A federal judge has approved a $1.5 million settlement between Elon Musk and the SEC regarding delayed disclosures of his 2022 Twitter share purchases. The court expressed concerns over the regulator's leniency, noting the deal allows the billionaire to avoid paying back alleged gains. This resolves SEC claims that late filings helped Musk save $150 million.

A federal judge in Washington, DC, has formally approved a settlement agreement between Elon Musk and the US Securities and Exchange Commission (SEC) concerning the timing of his share purchases in Twitter back in 2022. The deal, which requires a trust associated with Musk to pay a $1.5 million penalty, brings a close to regulatory allegations that the billionaire failed to disclose his mounting stake in the social media company within the mandatory timeframe.

Judicial Concerns Over SEC Enforcement

While Judge Sparkle Sooknanan granted the approval, she publicly voiced notable concerns regarding the nature of the agreement. She described having significant misgivings about the terms, specifically questioning whether the SEC’s approach toward Musk was sufficiently rigorous. The judge highlighted several red flags throughout the process, suggesting that the court’s role was meant to ensure fairness rather than simply rubber-stamping an agreement reached by the regulator and the respondent.

One of the primary issues raised by the court involved the SEC’s decision to waive demands for the disgorgement of funds. Disgorgement is a process where a party is required to pay back profits gained through unlawful activity to compensate harmed investors. By opting not to pursue this, the SEC avoided a path that could have provided direct financial restitution to shareholders who sold their positions while Musk was accumulating his stake without public disclosure.
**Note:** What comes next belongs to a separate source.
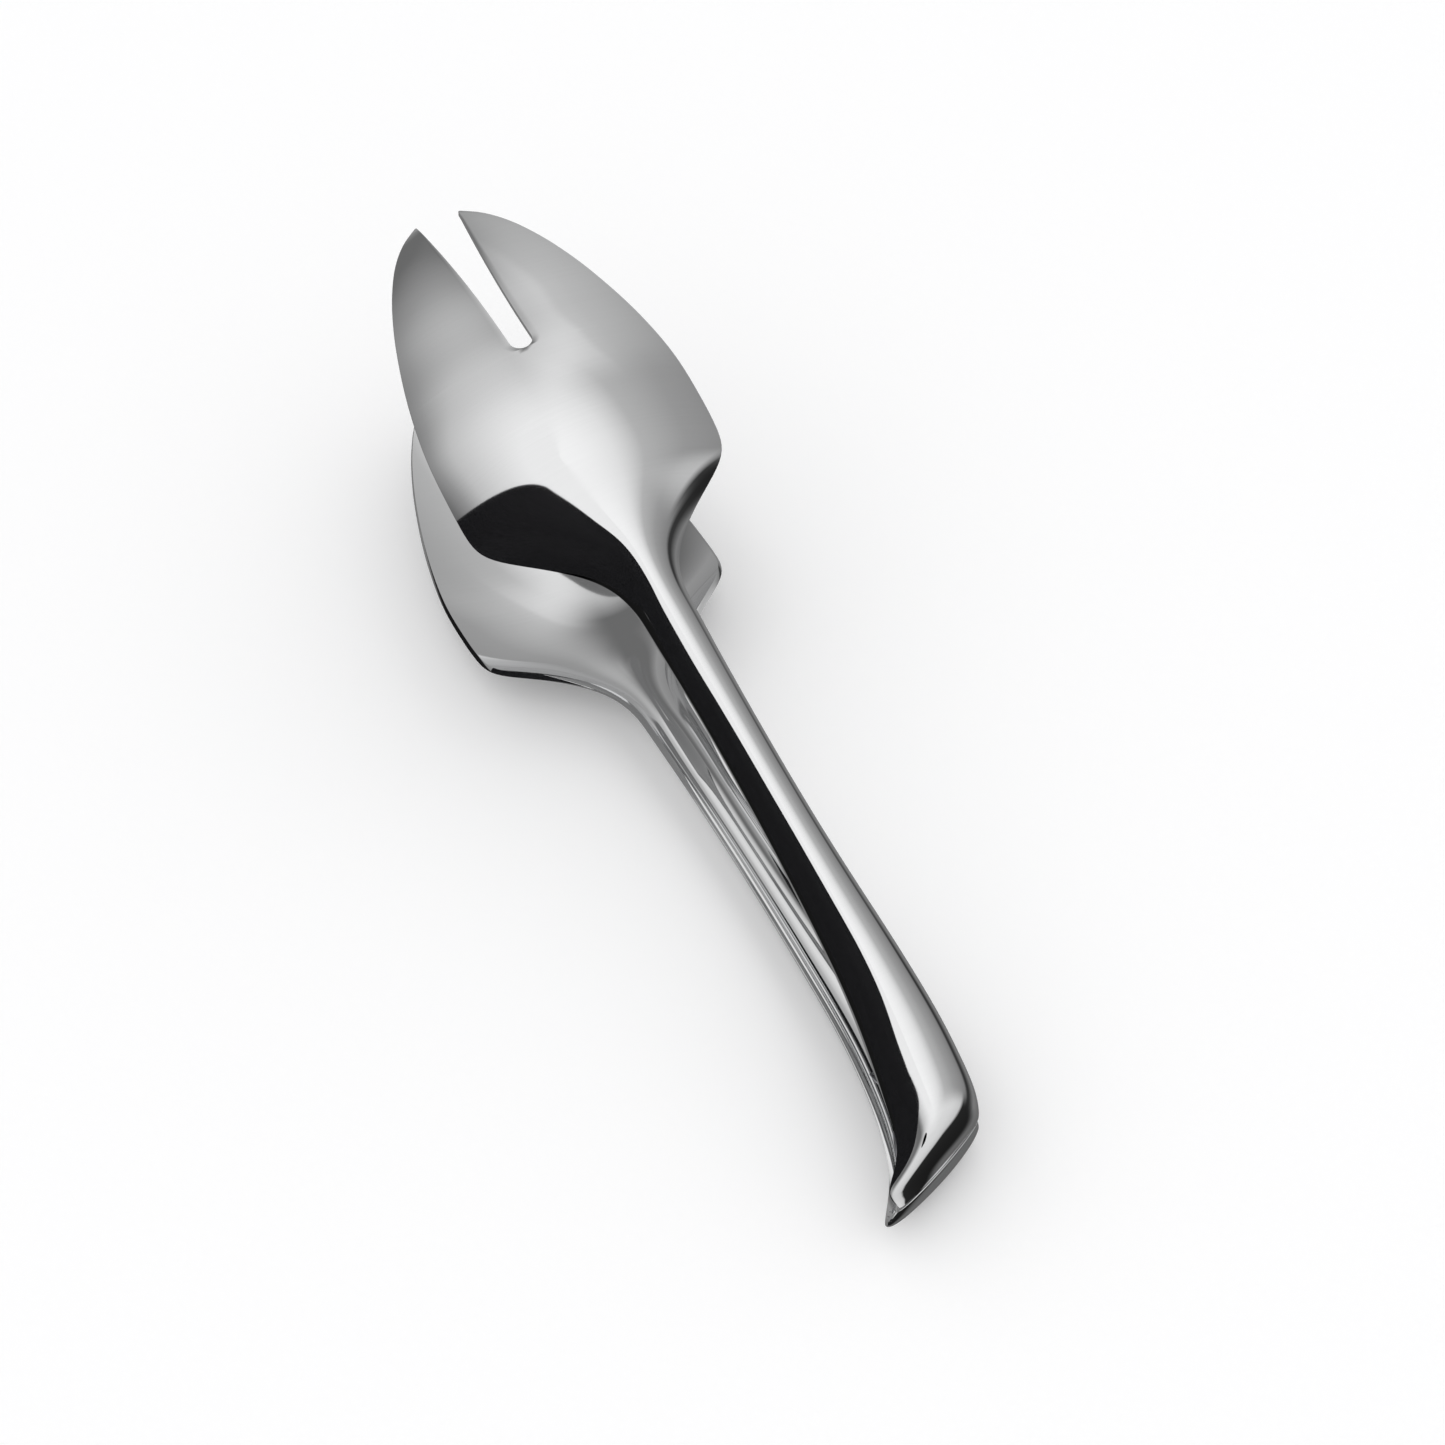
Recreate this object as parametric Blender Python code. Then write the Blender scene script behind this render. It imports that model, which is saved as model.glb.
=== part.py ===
"""Sprung serving tongs: a cleft fork arm above a spoon arm, hinged inside the heel.

Arms are laid out in a mid-plane frame (+Y from the heel to the bowls, +Z to the fork side), and that
frame is then tilted until the spoon bowl and the heel both rest on the ground at Z = 0.
"""

import math

import bmesh
import bpy
import numpy as np

MM = 0.001

# Sheet and clearances
SHEET = 1.2 * MM
HALF_GAP = 0.15 * MM

# Lying attitude of the mid-plane frame
LIE_ANGLE = math.radians(8.213)
LIE_SHIFT = (0.0, -120.68 * MM, 10.285 * MM)

# Hinge, in the mid-plane frame
PIVOT_Y = 15.0 * MM
PIVOT_X = -2.0 * MM

# Arm resolution
STEPS_ALONG = 2
STEPS_ACROSS = 16

# Cleft between the two tines, in mm like the stations
CLEFT_ROOT_Y = 196.0
CLEFT_ROOT_RADIUS = 2.55
CLEFT_MOUTH_Y = 239.0
CLEFT_MOUTH_HALF = 4.95
CLEFT_ROOT_STEPS = 4
ROW_CLEARANCE = 0.8
FINE_STEPS = 600
TINY = 1e-6

# Stations of the arm in mm: place along Y, middle, half width, rim height, arch height, arch power
STATIONS = (
    (20.0, -1.7, 8.9, 6.6, 6.0, 1.00),
    (28.0, -0.7, 8.5, 7.9, 6.2, 1.00),
    (37.0, -0.1, 7.65, 9.2, 6.2, 1.00),
    (48.0, 0.2, 6.9, 10.9, 5.9, 1.00),
    (60.0, 0.1, 6.2, 12.6, 5.5, 1.00),
    (76.0, 0.0, 5.5, 14.8, 5.1, 1.00),
    (90.0, 0.0, 5.25, 16.4, 4.9, 1.00),
    (105.0, 0.0, 5.2, 18.2, 4.8, 1.00),
    (118.0, 0.0, 5.4, 19.4, 4.9, 1.00),
    (128.0, 0.0, 5.7, 20.4, 5.2, 1.05),
    (136.0, 0.0, 6.1, 21.1, 5.8, 1.15),
    (141.0, 0.0, 7.5, 21.4, 6.6, 1.30),
    (146.0, 0.0, 10.7, 21.6, 7.6, 1.50),
    (150.0, 0.0, 14.9, 21.8, 8.3, 1.70),
    (153.5, 0.0, 19.3, 22.0, 8.8, 1.85),
    (157.0, 0.0, 24.2, 22.4, 9.2, 1.95),
    (160.0, 0.0, 27.8, 23.0, 9.4, 2.00),
    (163.0, 0.0, 29.1, 23.8, 9.45, 2.00),
    (167.0, 0.0, 29.5, 24.9, 9.4, 2.00),
    (174.0, 0.0, 29.6, 26.5, 9.0, 2.00),
    (184.0, 0.0, 29.2, 28.3, 7.9, 2.00),
    (195.0, 0.0, 27.5, 29.3, 6.4, 2.00),
    (207.0, 0.0, 24.5, 29.8, 4.7, 2.00),
    (218.0, 0.0, 20.8, 30.0, 3.3, 2.00),
    (227.0, 0.0, 16.7, 29.9, 2.2, 2.00),
    (234.0, 0.0, 12.2, 29.7, 1.3, 2.00),
    (237.5, 0.0, 8.6, 29.6, 0.85, 2.00),
    (239.6, 0.0, 5.4, 29.5, 0.5, 2.00),
)

# Heel rows in mm from the seam up to the first station: left rim, crown and right rim,
# then the left and right arch power
FORK_HEEL = (
    (-17.3, 1.2, 0.15, -5.6, 4.8, 0.15, 5.4, 10.5, 0.15, 1.0, 1.0),
    (-18.0, 3.3, 0.8, -5.6, 4.9, 3.0, 5.6, 10.7, 1.0, 1.2, 1.0),
    (-17.6, 4.9, 1.9, -5.4, 5.3, 5.8, 5.8, 11.1, 2.1, 1.6, 1.0),
    (-16.2, 6.4, 3.1, -5.0, 6.3, 8.1, 6.1, 11.8, 3.3, 2.1, 1.0),
    (-14.4, 7.9, 4.3, -4.4, 7.9, 10.0, 6.4, 12.8, 4.5, 2.4, 1.0),
    (-12.7, 9.8, 5.3, -3.7, 10.2, 11.3, 6.7, 14.2, 5.4, 2.4, 1.0),
    (-11.6, 12.4, 6.1, -2.9, 13.0, 12.1, 7.0, 15.9, 6.0, 2.1, 1.0),
    (-10.9, 15.8, 6.7, -2.2, 16.4, 12.5, 7.1, 17.8, 6.4, 1.6, 1.0),
)
SPOON_HEEL = (
    (-18.3, 0.7, 0.15, -5.7, 4.5, 0.15, 5.4, 10.45, 0.15, 1.0, 1.0),
    (-20.2, -0.2, 1.5, -5.9, 4.1, 3.0, 5.6, 10.4, 1.6, 0.9, 1.0),
    (-20.9, 0.0, 3.0, -5.8, 4.1, 5.8, 5.9, 10.7, 3.1, 0.85, 1.0),
    (-20.3, 1.5, 4.6, -5.4, 5.0, 8.3, 6.2, 11.4, 4.4, 0.85, 1.0),
    (-18.3, 4.2, 5.9, -4.8, 6.8, 10.3, 6.5, 12.5, 5.4, 0.9, 1.0),
    (-15.6, 7.5, 6.7, -4.0, 9.4, 11.5, 6.8, 14.0, 6.0, 1.0, 1.0),
    (-13.0, 11.4, 6.9, -3.1, 12.6, 12.2, 7.0, 15.8, 6.3, 1.0, 1.0),
    (-11.5, 15.4, 6.9, -2.3, 16.2, 12.55, 7.1, 17.8, 6.5, 1.0, 1.0),
)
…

Allegations and Settlement Context

The SEC's original complaint centered on events in early 2022, when Musk began purchasing Twitter shares. Under US securities laws, investors are required to disclose when they acquire a stake of more than 5% in a company. The regulator alleged that Musk’s delay in reporting these purchases allowed him to acquire additional shares at lower prices, potentially saving him approximately $150 million. Musk has consistently maintained that the delay was not intentional.

A further point of contention noted by the court was the structure of the settlement, which involved a trust rather than Musk personally. This arrangement allowed Musk to publicly state that he had been cleared of wrongdoing. The judge also questioned whether the SEC’s leniency in this instance is consistent with how the agency treats other market participants, or if this case represents a departure from standard enforcement practices.

The regulatory environment surrounding share disclosures remains a key monitorable for investors, as timely and accurate reporting is essential for maintaining market integrity. While this case is now resolved, shareholders and market observers may continue to watch how the SEC handles similar disclosure requirements and potential conflicts involving major stakeholders in the future.